With regards to organizational structure, al-Sudani’s death may carry implications for the roles and responsibilities of the Al-Karrar office moving forward. Will the Islamic State core leadership continue to have IS-Somalia stand watch over a key node of its financial network? Or has this raid damaged its utility and the Islamic State’s confidence in it? Will the Islamic State’s core leadership double-down or jumpstart a mirror twin in another area of operation, and which areas might prove most enticing? The seized data may reveal where similar competencies or “soft spots'' already lie across the organization.

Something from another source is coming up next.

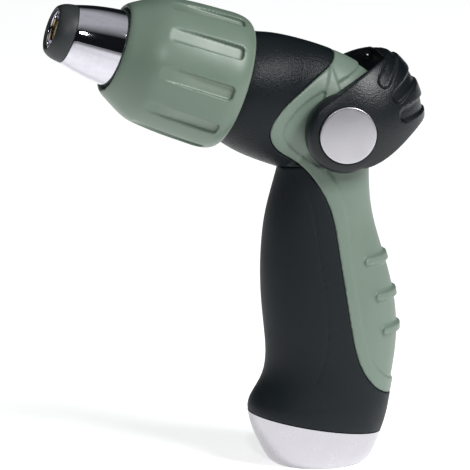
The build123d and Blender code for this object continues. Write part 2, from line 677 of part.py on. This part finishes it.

It is well known where the Islamic State affiliates are perpetrating violence and recruitment activities, but groups often don’t solely facilitate from spaces where they also operate. Where are the logistical hubs in other regions – and what are the underlying conditions for their selection? This moment serves as both an opportunity for disruption and continued monitoring and analysis of the Islamic State’s local, regional, and global financial architecture and activities.
The raid in Puntland was a calculated risk, but delivered a proportional payoff. While there have been concerns about a growing over-reliance on “over-the-horizon” counterterrorism and its effectiveness, the al-Sudani operation does offer reasons to hope that the United States maintains the will and capability to conduct high-impact actions that keep the Islamic State off balance.